2 HET GEDING IN HOGER BEROEP
2.1 De memorie waarbij klager van deze beslissing in hoger beroep is gekomen, is op 11 juli 2011 ter griffie van het hof ontvangen.
2.2 Het hof heeft voorts kennis genomen van:
- de stukken van de eerste aanleg;
- de antwoordmemorie van verweerder;
- schrijven van klager aan het hof van 9 juli 2011;
- schrijven van klager aan het hof van 15 juli 2011;
- schrijven van klager aan het hof van 1 augustus 2011;
- schrijven van klager aan het hof van 11 augustus 2011;
- schrijven van klager aan het hof van 22 augustus 2011;
- schrijven van klager aan het hof van 5 september 2011;
- schrijven van klager aan het hof van 20 september 2011.

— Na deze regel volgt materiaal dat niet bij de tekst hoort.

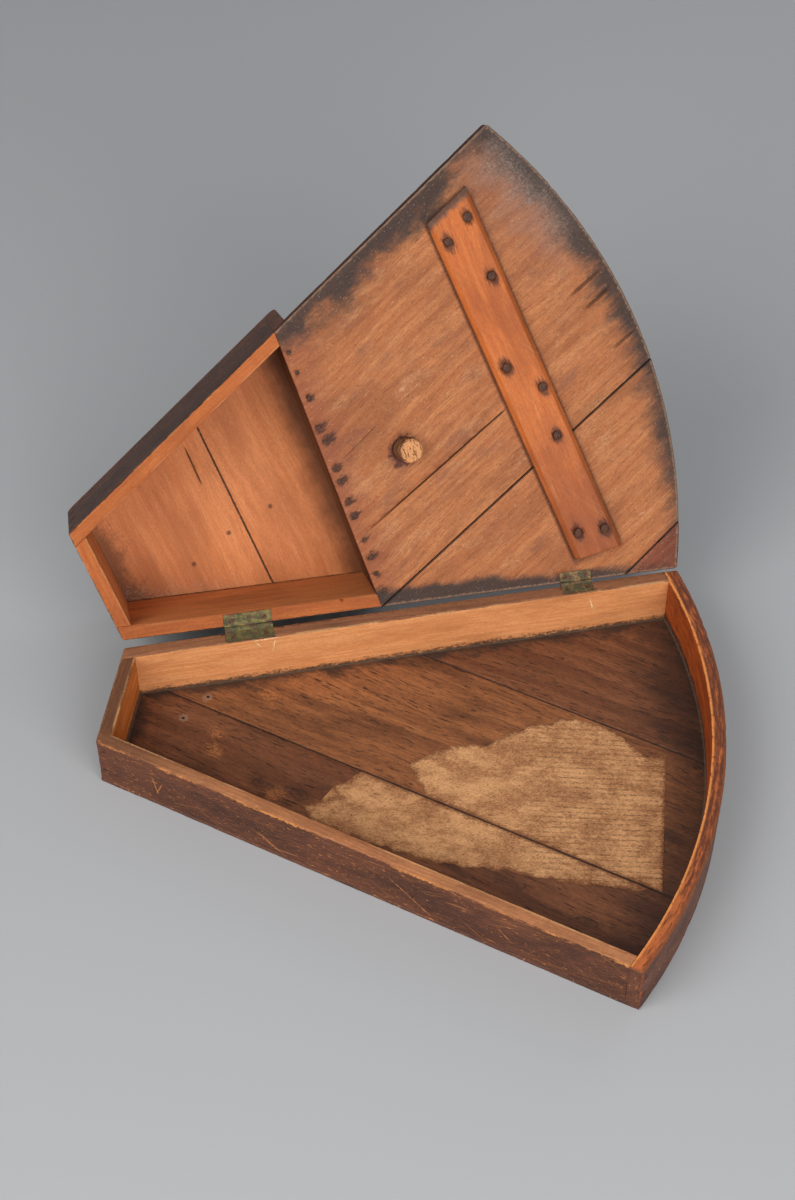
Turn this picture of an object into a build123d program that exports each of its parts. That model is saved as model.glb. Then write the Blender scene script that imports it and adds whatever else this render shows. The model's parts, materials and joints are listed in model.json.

- schrijven van klager aan het hof van 21 september 2011;
- schrijven van klager aan het hof van 30 september 2011;
- schrijven van klager aan het hof van 7 oktober 2011;
- schrijven van klager aan het hof van 7 oktober 2011;
- schrijven van klager aan het hof van 24 oktober 2011
- schrijven van klager aan het hof van 2 december 2011;
- schrijven van klager aan het hof van 13 december 2011.
2.3 Het hof heeft de zaak mondeling behandeld ter openbare zitting van 16 januari 2012, waar klager en verweerder zijn verschenen.
3 KLACHT
Zakelijk weergegeven luidt de klacht als volgt.
Verweerder heeft ten onrechte het advies gegeven dat aan de zaken zoals door klager gepresenteerd, niets meer te doen valt. Verweerder heeft aldus onrechtmatig gehandeld.
4 FEITEN
De raad heeft vastgesteld van welke feiten in deze procedure wordt uitgegaan. De door de raad vastgestelde feiten, welke niet zijn betwist, vormen ook in hoger beroep het uitgangspunt.
5 BEOORDELING
5.1 Het onderzoek in hoger beroep heeft niet geleid tot andere beschouwingen en gevolgtrekkingen dan die vervat in de beslissing van de raad, waarmee het hof zich verenigt.
5.2 De grieven van klager tegen de beslissing van de raad worden verworpen. De beslissing van de raad dient te worden bekrachtigd.
BESLISSING
Het Hof van Discipline:
bekrachtigt de beslissing van de Raad van Discipline in het ressort Leeuwarden van 24 juni 2011, gewezen onder nummer 90/10.
Aldus gewezen door mr. J.H.C. Schouten, voorzitter, mrs. G.J. Visser, G.R.J. de Groot, H.D. Cotterell en D.J. Markx, leden, in tegenwoordigheid van mr. H.A.H. Holm-Robaard, griffier, en in het openbaar uitgesproken op 12 maart 2012.